NEMA gives effect to this right. In order to serve present and future generations, development must be sustainable, integrating social, economic and environmental factors into planning, implementation and decision-making. The environment is held in public trust, and the use of environmental resources must serve the public interest. The precautionary principle requires a risk-averse, cautious approach, which takes into account the limits of current knowledge about actions’ consequences. The preventive principle entails that negative impacts on the environment and on environmental rights, are anticipated and prevented, or where they cannot be prevented, are minimised and remedied.

Integrated environmental management (IEM) requires that activities’ actual and potential impacts on the environment, socio-economic conditions and cultural heritage are evaluated, as are the risks and alternative options to mitigate these. Certain activities require environmental authorisation (and environmental impact assessments) before they can commence. Potential environmental consequences of the activity must be assessed, as well as less harmful alternatives to and modifications of it.  The option of not implementing the activity must be investigated. Interested and affected parties must have a reasonable opportunity to participate in public information and participation procedures. S24F makes it an offence for a listed activity to commence without prior environmental authorisation, punishable by a maximum fine of R5 million and/or ten years’ imprisonment.
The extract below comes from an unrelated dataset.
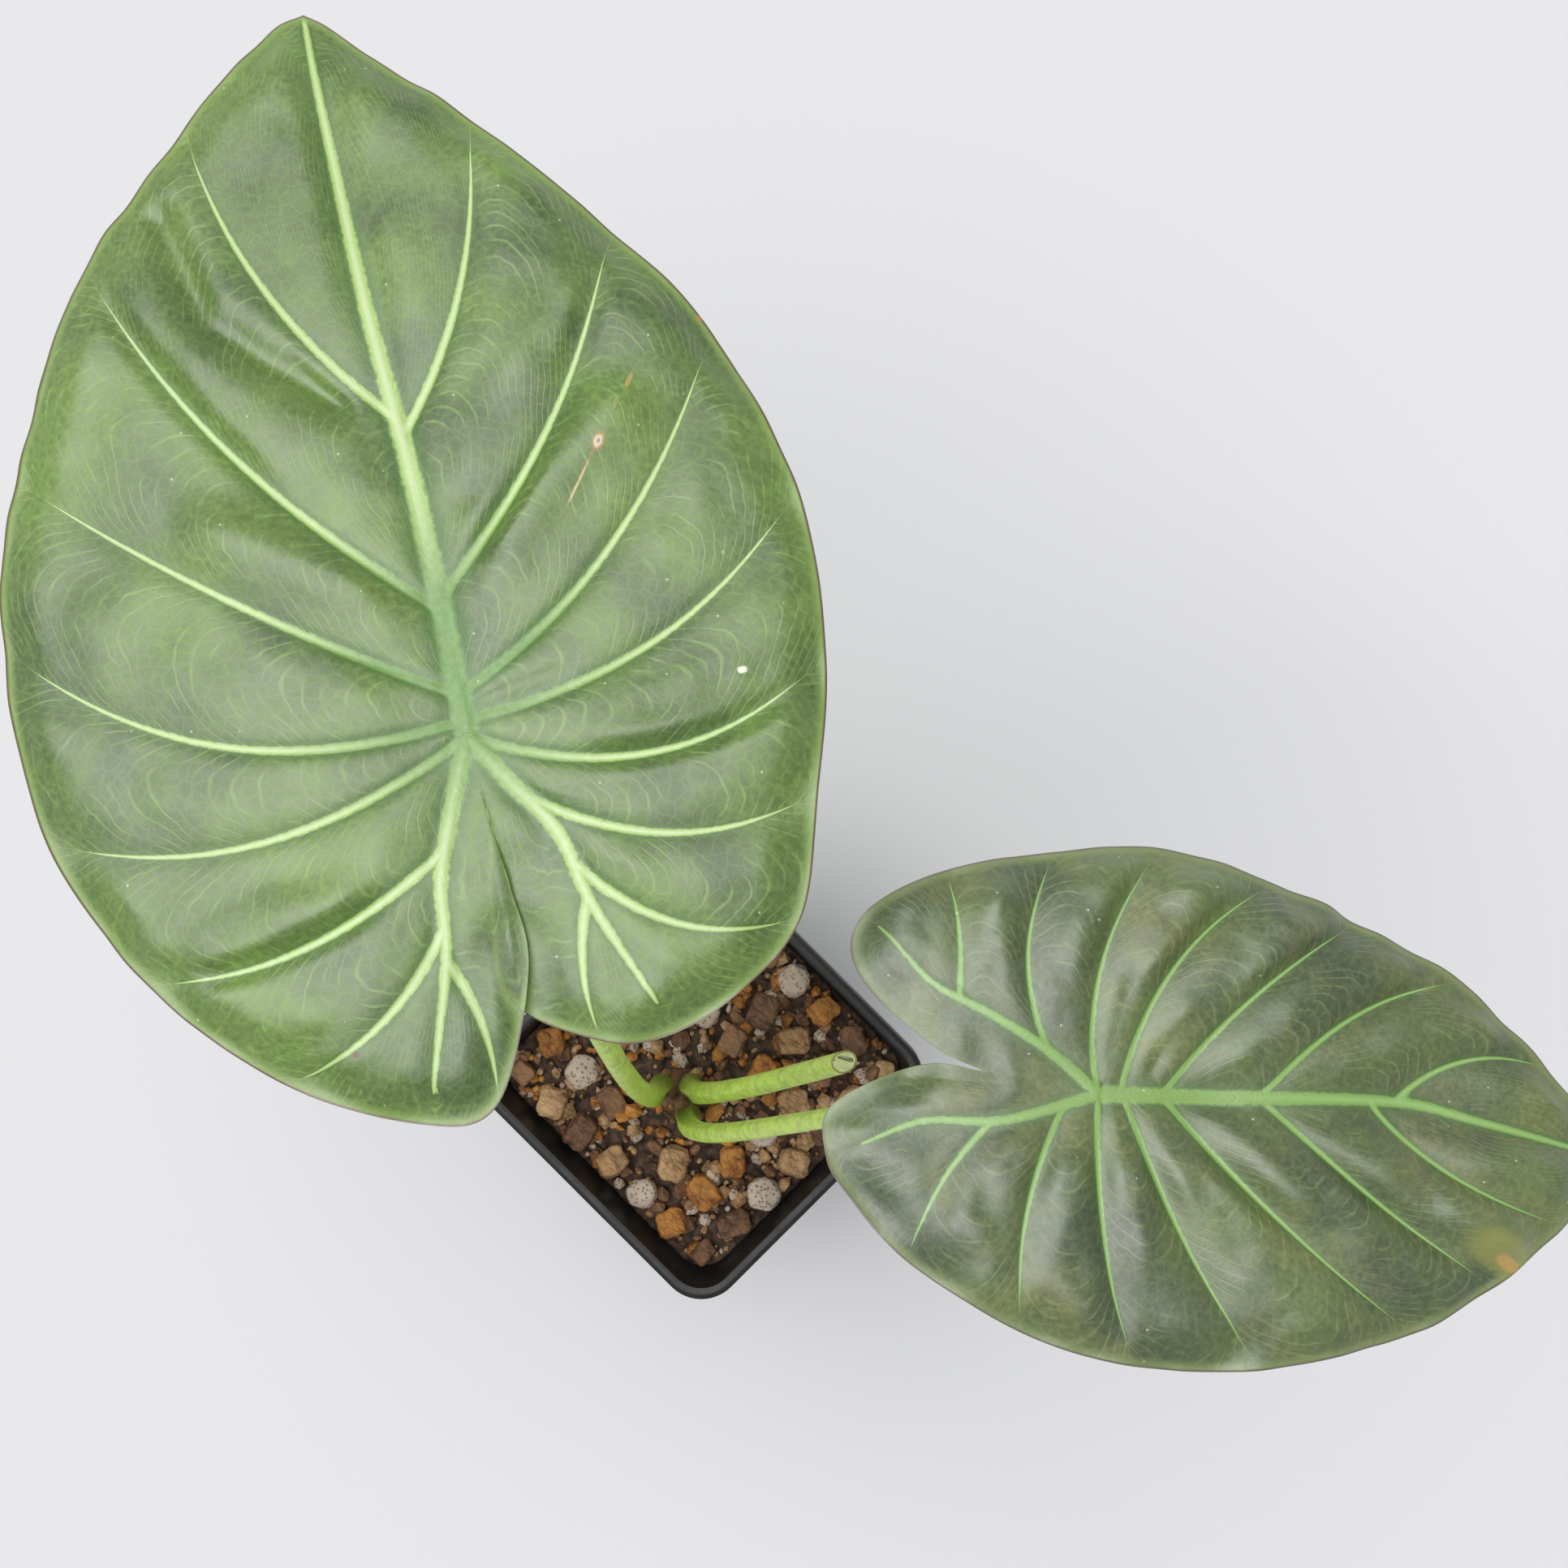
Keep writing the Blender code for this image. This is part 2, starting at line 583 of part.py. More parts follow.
def make_blade(name, plan, length, hub, tilt, parts, plant, material):
    bm = bmesh.new()
    for side in ("left", "right"):
        for rib in ("midrib", f"{side}_rib"):
            blade_panel(bm, plan, side, rib)
    bmesh.ops.remove_doubles(bm, verts=bm.verts, dist=0.02)
    bmesh.ops.dissolve_degenerate(bm, edges=bm.edges, dist=0.01)
    bmesh.ops.recalc_face_normals(bm, faces=bm.faces)
    if sum(f.normal.z * f.calc_area() for f in bm.faces) < 0:
        bmesh.ops.reverse_faces(bm, faces=bm.faces)
    bmesh.ops.scale(bm, verts=bm.verts, vec=(length / plan["length"],) * 3)
    blade = mesh_object(name, bm, parts, material)
    blade.location = hub
    blade.rotation_euler = tilt.to_euler()
    blade.parent = plant
    skin = blade.modifiers.new("thickness", "SOLIDIFY")
    skin.thickness = BLADE_THICKNESS
    skin.offset = -1.0


def blade_tilt(heading, pitch, roll):
    turn = Matrix.Rotation(math.radians(heading), 3, "Z")
    dip = Matrix.Rotation(math.radians(-pitch), 3, "X")
    return turn @ dip @ Matrix.Rotation(math.radians(roll), 3, "Y")


def main():
    clear_scene()
    parts = new_collection("potted_alocasia")
    cutters = new_collection("cutters")
    make_pot(parts, cutters)

    plant = bpy.data.objects.new("plant", None)
    parts.objects.link(plant)
    plant.rotation_euler = (0, 0, math.radians(PLANT_TURN))
    turn = Matrix.Rotation(math.radians(PLANT_TURN), 4, "Z")

    corm = corm_body("corm", parts, 0.0)
    corm.data.materials.append(principled("corm_skin", (0.30, 0.20, 0.11), 0.8))
    corm.parent = plant
    well = corm_body("corm_well", cutters, SEAT_GAP)
    well.matrix_world = turn @ well.matrix_world
    as_cutter(well)
    make_substrate(parts, well)
    make_top_dressing(parts)

    stalk_green = principled("stalk_green", (0.42, 0.56, 0.08), 0.45)
    large_tilt = blade_tilt(LARGE_HEADING, LARGE_PITCH, LARGE_ROLL)
    small_tilt = blade_tilt(SMALL_HEADING, SMALL_PITCH, SMALL_ROLL)
    large_hub = over_soil(LARGE_HUB)
    small_hub = over_soil(SMALL_HUB)
    make_stalk("petiole_large", LARGE_FOOT, LARGE_RADII, large_hub, large_tilt, parts, plant, stalk_green)
    make_stalk("petiole_small", SMALL_FOOT, SMALL_RADII, small_hub, small_tilt, parts, plant, stalk_green)
    make_stub(parts, plant, stalk_green)
    make_blade("blade_large", LARGE_PLAN, LARGE_LENGTH, large_hub, large_tilt, parts, plant,
               principled("blade_green", (0.085, 0.15, 0.045), 0.38))
    make_blade("blade_small", SMALL_PLAN, SMALL_LENGTH, small_hub, small_tilt, parts, plant,
               principled("blade_olive", (0.05, 0.085, 0.03), 0.4))


main()
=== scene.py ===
import math
import random

import bmesh
import bpy
import numpy as np
from mathutils import Matrix, Vector, noise
from mathutils.geometry import interpolate_bezier


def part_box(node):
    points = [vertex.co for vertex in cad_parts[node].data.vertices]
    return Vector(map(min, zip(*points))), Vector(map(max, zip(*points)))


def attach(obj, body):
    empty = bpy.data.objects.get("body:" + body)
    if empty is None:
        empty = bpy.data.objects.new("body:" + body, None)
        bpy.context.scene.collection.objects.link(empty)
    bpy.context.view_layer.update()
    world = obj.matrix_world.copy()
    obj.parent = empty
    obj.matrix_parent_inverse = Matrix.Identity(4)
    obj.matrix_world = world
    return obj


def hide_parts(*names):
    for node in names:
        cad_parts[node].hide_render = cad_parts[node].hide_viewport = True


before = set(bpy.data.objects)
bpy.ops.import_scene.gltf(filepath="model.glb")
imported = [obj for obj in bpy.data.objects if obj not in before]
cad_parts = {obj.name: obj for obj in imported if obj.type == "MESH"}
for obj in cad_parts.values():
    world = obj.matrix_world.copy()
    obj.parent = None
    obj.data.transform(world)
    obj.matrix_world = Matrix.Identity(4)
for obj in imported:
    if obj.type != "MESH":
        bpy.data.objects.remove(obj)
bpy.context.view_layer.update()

mm = 0.001
plantHeading = 45  # degrees: the leaves grow towards two of the pot's corners
plantTurn = Matrix.Rotation(math.radians(plantHeading), 4, "Z")


def hexColour(code):
    # sRGB hex to linear, with alpha
    parts = [int(code[i:i + 2], 16) / 255 for i in (1, 3, 5)]
    return tuple(c / 12.92 if c <= 0.04045 else ((c + 0.055) / 1.055) ** 2.4
                 for c in parts) + (1.0,)


def addNode(tree, kind, settings=None, **inputs):
    # settings are the node's own fields; inputs are values, nodes or sockets, by name or by number
    node = tree.nodes.new("ShaderNode" + kind)
    for field, value in (settings or {}).items():
        setattr(node, field, value)
    for name, value in inputs.items():
        if name[1:].isdigit():
            socket = node.inputs[int(name[1:])]
        else:
            socket = next(s for s in node.inputs if s.enabled and s.name == name.replace("_", " "))
        if isinstance(value, bpy.types.Node):
            value = next(o for o in value.outputs if o.enabled)
        if isinstance(value, bpy.types.NodeSocket):
            tree.links.new(value, socket)
        else:
            socket.default_value = value
    return node


def noiseOf(tree, coords, scale, detail, **inputs):
    # scale is in patches per metre
    return addNode(tree, "TexNoise", Vector=coords, Scale=scale, Detail=detail,
                   **inputs).outputs["Fac"]


def maths(tree, operation, *values):
    numbered = {f"i{number}": value for number, value in enumerate(values)}
    return addNode(tree, "Math", {"operation": operation}, **numbered)


def remap(tree, value, low, high, first=0.0, last=1.0, smooth=False):
    return addNode(tree, "MapRange", {"interpolation_type": "SMOOTHSTEP" if smooth else "LINEAR"},
                   Value=value, From_Min=low, From_Max=high, To_Min=first, To_Max=last)


def blend(tree, amount, below, above, kind="MIX"):
    # two colours, each a hex code or a node
    below, above = (hexColour(c) if isinstance(c, str) else c for c in (below, above))
    return addNode(tree, "Mix", {"data_type": "RGBA", "blend_type": kind}, Factor=amount, A=below,
                   B=above)


def plug(tree, node, shader, name):
    # a node's first live output into the shader
    tree.links.new(next(o for o in node.outputs if o.enabled), shader.inputs[name])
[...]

But s24G permits ex post facto authorisation of activities that commenced unlawfully. An application can be made to the Minister/ MEC for a directive to compile a report containing at least: an assessment of the nature, extent, duration and significance of the activity’s environmental impacts; mitigation measures undertaken or to be undertaken; the public participation process followed; and an environmental management plan. The applicant then compiles a report and the authority determines an administrative fine – a maximum of R1 million per offence. After the applicant has paid the fine, the authority considers the documents provided, and may then either: direct the applicant to cease the activity – either wholly or in part – and to rehabilitate the environment within a certain period and subject to conditions; or issue an environmental authorisation, which may be subject to conditions. Failure to comply with a directive or a condition is an offence, punishable by an s24F penalty.
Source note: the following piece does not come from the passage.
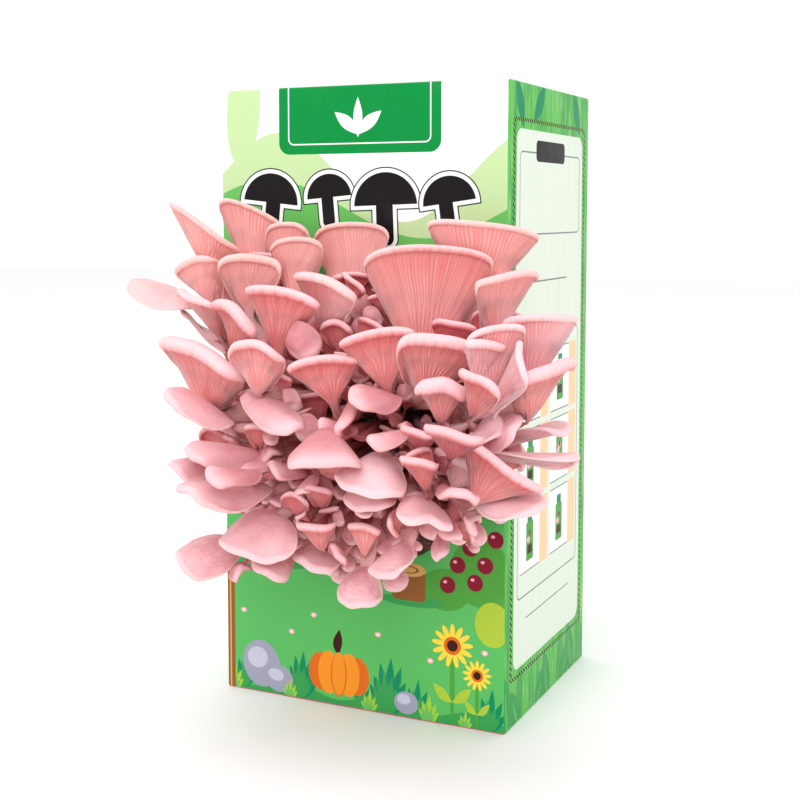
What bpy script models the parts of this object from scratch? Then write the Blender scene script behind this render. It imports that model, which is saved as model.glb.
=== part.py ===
"""Oyster mushroom grow kit: a closed cardboard carton, the growing block that fills it and
bulges out of its front window, and the mushrooms that stand out of that bulge.

Metres, +Z up. The window faces -Y, and the origin is the middle of the carton's underside.
"""

from dataclasses import dataclass
from math import atan2, cos, exp, hypot, pi, radians, sin, sqrt

import bmesh
import bpy
from mathutils import Quaternion, Vector
from mathutils.bvhtree import BVHTree

MM = 0.001
OBJECT_NAME = "oyster_mushroom_grow_kit"

# Carton
CARTON_WIDTH = 120 * MM
CARTON_DEPTH = 96 * MM
CARTON_HEIGHT = 240 * MM
BOARD = 1.5 * MM
CREASE_RADIUS = 0.9 * MM
SLIT_WIDTH = 0.6 * MM
SLIT_DEPTH = 0.9 * MM
FRONT = -CARTON_DEPTH / 2

# Window in the front wall, an upright oval
WINDOW_X = 6 * MM
WINDOW_Z = 105 * MM
WINDOW_WIDTH = 88 * MM
WINDOW_HEIGHT = 92 * MM

# Growing block: fills the carton and bulges through the window
GAP = 0.3 * MM
HEADROOM = 12 * MM
BLOCK_CORNER = 6 * MM
BULGE = 20 * MM
BULGE_LUMPS = 1.3 * MM

# Mushrooms: the rim is full from RIM_FULL ahead of the hub, and starts RIM_START behind the widest
# place, both as cosines of the turn from the tip
STEM_SPREAD = 0.6
STEM_RADIUS = 0.75
STEM_WAIST = 0.7
ROOT_REACH = 0.9
ROOT_PITCH = 6.4 * MM
ROOT_ROUNDS = 60
LEAST_LEAN = radians(15)
MOST_LEAN = radians(95)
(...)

This section has resulted in widespread controversy and confusion. Because the fines imposed are so low, they are not a disincentive for non-compliance. Even if the maximum fine were usually imposed (which is not the case), R1 million is a small amount to pay when compared with the benefit of not having to follow the proper environmental authorisation route. In the context of recent amendments proposed to s24G (the most important of which is the increase in the maximum fine from R1 million to R5 million) the Department of Environmental Affairs confirmed that it had observed the trend of companies simply budgeting for the administrative fine and proceeding without authorisation. Other problems include the fact that, when there is an s24G application, the authorities are much less likely to prosecute the criminal contravention. Effectively, s24G becomes an escape route from criminal prosecution. It also permits a much less onerous public participation process.
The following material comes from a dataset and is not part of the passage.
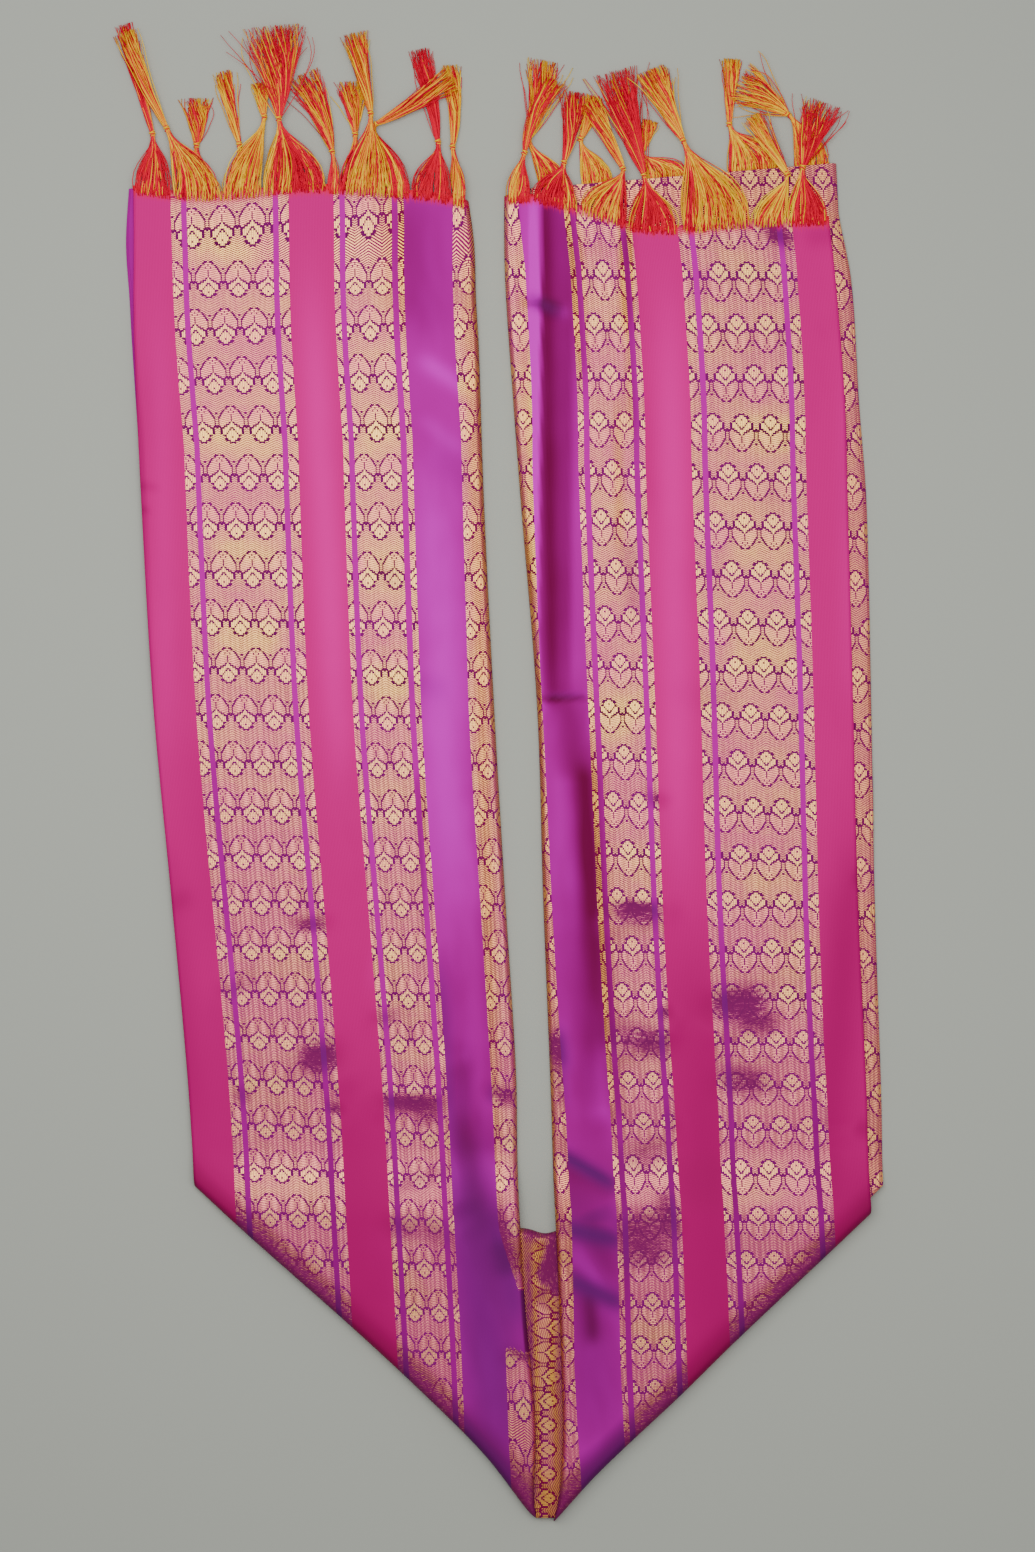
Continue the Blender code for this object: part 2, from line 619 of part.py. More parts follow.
def main():
    for old in list(bpy.data.objects):
        bpy.data.objects.remove(old)
    cloth = material("zari cloth", MAGENTA_SILK, 0.45, 0.2)
    layers = material("folded layers", PURPLE_SILK, 0.5, 0.2)
    yarns = {
        "red": material("red yarn", RED_YARN, 0.5, 0.0),
        "gold": material("gold yarn", GOLD_YARN, 0.4, 0.0),
    }
    for arm in (LEFT, RIGHT):
        arm_face(arm, cloth)
        arm_hidden(arm, layers)
    cross_face(cloth)
    cross_hidden(layers)
    for number, row in enumerate(TASSELS, start=1):
        tassel(number, row, yarns[row.yarn])


main()
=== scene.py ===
# %% [markdown]
# # A zari shawl laid in a V
#
# The real shawl is one long silk cloth with gold brocade stripes, folded lengthwise into a band
# and laid flat: down on the left, across behind, and up on the right. Its two short ends are
# knotted into tassels. A plain CAD model gives the folded stacks, and this script dresses them:
# fine cloth with soft creases, a woven pattern worked out by nodes, and tassels of single yarns.
#
# The first step loads the CAD model as a frame. Nothing in it is moved.

# %% Load the frame
import math
from collections import namedtuple

import bpy
import numpy as np
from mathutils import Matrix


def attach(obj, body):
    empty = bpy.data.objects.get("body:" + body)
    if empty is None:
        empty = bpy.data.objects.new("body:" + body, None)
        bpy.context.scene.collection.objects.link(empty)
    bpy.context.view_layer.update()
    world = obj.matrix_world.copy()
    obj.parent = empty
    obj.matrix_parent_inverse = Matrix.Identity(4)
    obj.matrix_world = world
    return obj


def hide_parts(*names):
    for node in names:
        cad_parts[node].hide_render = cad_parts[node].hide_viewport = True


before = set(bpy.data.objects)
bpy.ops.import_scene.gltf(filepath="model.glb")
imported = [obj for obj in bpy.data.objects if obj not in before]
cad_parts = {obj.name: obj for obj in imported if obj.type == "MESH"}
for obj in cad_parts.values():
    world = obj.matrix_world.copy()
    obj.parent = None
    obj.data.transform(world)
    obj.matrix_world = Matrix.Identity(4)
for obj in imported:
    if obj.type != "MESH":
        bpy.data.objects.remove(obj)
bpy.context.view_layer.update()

# %% [markdown]
# ## Places
#
# The shawl was measured in millimetres on its own plan, with y up the page. One function turns
# such a place into Blender's metres, with the same small shift that centres the CAD model. Many
# shapes here are smooth curves through a few measured rows, so one helper draws those curves.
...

The effect of s24G is that the authority is presented with a fait accompli. It is too late to consider alternatives - the damage to the environment has already been done, and may be irreversible. Granting retrospective environmental authorisation is inconsistent with the preventive and precautionary principles, and with IEM, which aims to ensure that the environmental impacts of activities (and alternatives), are properly considered before action is taken. By undermining the very purpose of environmental assessment, s24G could undermine s24 of the Constitution.